До похорон оставалось четыре с половиной месяца, когда он решил широко и серьезно отметить свой юбилей. Позвонил: «На похороны можешь не приезжать, а на юбилей приезжай непременно». Юбилей не обернулся репетицией похорон. Цветы, которые нанесли люди в Дом ученых (народу набилось столько, что, к удивлению администрации, пришлось отворить вход на балкон), дышали наступающей весной. Алик был энергичен, весел, много пил, мыслью и чувством обращен в прожитую жизнь, а не в грядущее небытие (он был убежден, что в — небытие).
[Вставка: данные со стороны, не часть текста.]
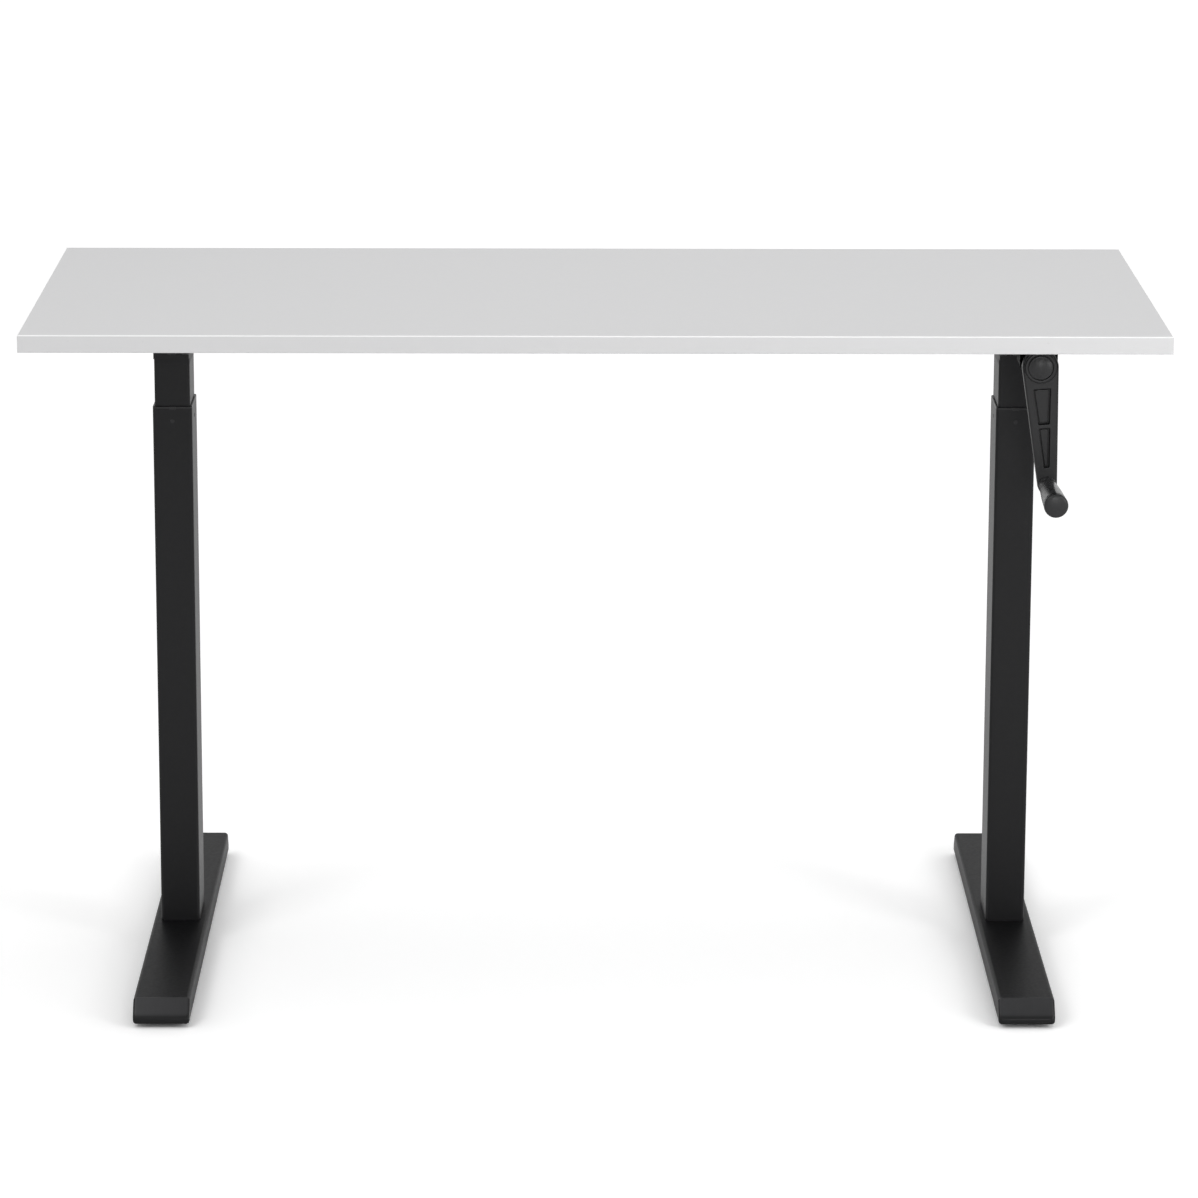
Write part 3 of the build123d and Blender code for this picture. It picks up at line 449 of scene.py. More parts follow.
@dataclass(frozen=True)
class MouldedPlastic:
    """Black moulded plastic with a spark-eroded grain and a faint flow pattern.

    Attributes:
        name: The material's name.
        colour: The plastic's colour.
        roughness: Middle of its roughness.
        grain: Cells per metre of the eroded grain.
        depth: Strength of the grain.
        gloss: Strength of its mirror part.
    """

    name: str
    colour: Colour
    roughness: float
    grain: float = 1400.0
    depth: float = 0.18
    gloss: float = 0.3

    def build(self) -> Material:
        """Makes the material.

        Returns:
            The finished material.
        """
        tree = NodeTree(self.name)
        flow = tree.noise(60, 5.0, (1, 1, 0.3))
        colour = tree.mix(flow, self.colour, toned(self.colour, 1.2))
        handled = tree.uneven(tree.noise(180, 5.0), self.roughness, 0.04, 0.05, (0.25, 0.75))
        fine = tree.bump(tree.cells(self.grain), self.depth, 0.00006)
        normal = tree.bump(tree.noise(70, 2.0), 0.05, 0.0002, fine)
        return tree.finish(colour, handled, normal, Specular_IOR_Level=self.gloss)


@dataclass(frozen=True)
class ScuffedCap:
    """Black plastic of the foot caps, with a painted sheen: their sloping faces are painted greyer,
    in faint streaks.

    Attributes:
        colour: The plastic's colour.
        scuffed: Colour of the sheen painted on the sloping faces.
        roughness: Middle of its roughness.
        gloss: Strength of its mirror part.
    """

    colour: Colour = (0.005, 0.005, 0.0055)
    scuffed: Colour = (0.03, 0.03, 0.0315)
    roughness: float = 0.34
    gloss: float = 0.18

    def build(self) -> Material:
        """Makes the material.

        Returns:
            The finished material.
        """
        tree = NodeTree("foot_cap_plastic")
        # Painted sheen: faces that slope up are painted a paler, streaked grey where they would
        # catch the light.
        sloping = tree.tilt([(0.5, 0.0), (0.6, 1.0), (0.8, 1.0), (0.9, 0.0)])
        streaks = tree.noise(90, 6.0, (1.0, 0.3, 0.3))
        sheen_variation = tree.mix(streaks, toned(self.scuffed, 0.8), toned(self.scuffed, 1.2))
        colour = tree.mix(sloping, self.colour, sheen_variation)
        roughness = tree.uneven(streaks, self.roughness, 0.05, 0.06)
        normal = tree.bump(tree.cells(1100), 0.12, 0.00006)
        return tree.finish(colour, roughness, normal, Specular_IOR_Level=self.gloss)


@dataclass(frozen=True)
class PlatedSteel:
    """Zinc-plated steel with turning marks and a faint bluish bloom.

    Attributes:
        name: The material's name.
        colour: The plating's colour.
        roughness: Middle of its roughness.
        along: The axis that the marks run round.
        smear: How little the marks change round that axis, as a share of their change along it.
    """

    name: str = "bare_steel"
    colour: Colour = (0.44, 0.45, 0.47)
    roughness: float = 0.3
    along: Along = Along.Z
    smear: float = 0.05

    def build(self) -> Material:
        """Makes the material.

        Returns:
            The finished material.
        """
        tree = NodeTree(self.name)
        stretch = tuple(1.0 if axis is self.along else self.smear for axis in Along)
        marks = tree.noise(1600, 3.0, stretch)
        colour = tree.mix(tree.noise(30, 5.0), self.colour, toned(self.colour, 0.8))
        roughness = tree.uneven(marks, self.roughness, 0.08, 0.12)
        normal = tree.bump(marks, 0.12, 0.00005)
        return tree.finish(colour, roughness, normal, Metallic=1.0)


@dataclass(frozen=True)
class BearingBronze:
    """Machined bearing bronze, tarnished in patches.

    Attributes:
        colour: The clean bronze's colour.
        tarnished: Colour of the tarnished patches.
        roughness: Middle of its roughness.
    """

    colour: Colour = (0.55, 0.37, 0.16)
    tarnished: Colour = (0.22, 0.13, 0.06)
    roughness: float = 0.35

    def build(self) -> Material:
        """Makes the material.

        Returns:
            The finished material.
        """
        tree = NodeTree("bronze")
        patches = tree.ramp(tree.noise(90, 6.0), [(0.4, 0.0), (0.75, 1.0)])
        colour = tree.mix(patches, self.colour, self.tarnished)
        roughness = tree.uneven(tree.noise(200, 4.0), self.roughness, 0.1, 0.1)
        normal = tree.bump(tree.noise(900, 2.0), 0.1, 0.00008)
        return tree.finish(colour, roughness, normal, Metallic=1.0)


@dataclass(frozen=True)
class CastHousing:
    """Die-cast housing in black paint: a slightly sandier skin than the tubes.

    Attributes:
        colour: The paint's colour.
        roughness: Middle of its roughness.
        gloss: Strength of its mirror part.
        sand: Cells per metre of the sandy skin.
    """

    colour: Colour = (0.0085, 0.0085, 0.0092)
    roughness: float = 0.5
    gloss: float = 0.16
    sand: float = 700.0

    def build(self) -> Material:
        """Makes the material.

        Returns:
            The finished material.
        """
        tree = NodeTree("cast_housing")
        colour = tree.mix(tree.noise(120, 5.0), self.colour, toned(self.colour, 1.4))
        roughness = tree.uneven(tree.noise(200, 5.0), self.roughness, 0.04, 0.06)
        sand = tree.bump(tree.cells(self.sand), 0.3, 0.00018)
        normal = tree.bump(tree.noise(80, 3.0), 0.06, 0.0003, sand)
        return tree.finish(colour, roughness, normal, Specular_IOR_Level=self.gloss)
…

Во второй раз я повез ему рукопись книги о Толстом. Эту книгу мы с ним давно задумали: «Лев Толстой в пространстве медицины». Между собой мы именовали ее интегративная биография. Нам хотелось сопрячь в едином тексте физическое, психическое, творческое. Алик с юных лет энергично, как всё делал, любил Толстого. Это тоже сильно нас роднило. Чувство, которое связывало нас с Толстым, звало не только читать, постигать, усваивать им созданное, но — постоянно беседовать с ним, спрашивать совета, искать встреч и мечтать о них, думать о нем, как думаешь не о властителе дум, не о великом художнике, не об учителе, а о своем, близком человеке, понятном и непонятном, как бывают понятны и непонятны близкие люди, как о близком человеке, постоянно тебе, и только тебе, открывающемся и что-то открывающем. Конечно, при всем том отношение к Толстому у нас во многом было разное, мы немало спорили, в отношении к нему, кроме того общего, что нас объединяло, являли себя в полной мере и личные особенности, черты личности каждого из нас. Вывод Толстого, что без «гипотезы Бога» ничего не мог бы сделать доброго, Алик принять так и не захотел, зато толстовское «Мне кажется, что мир кончится, если я остановлюсь» — это было совершенно его.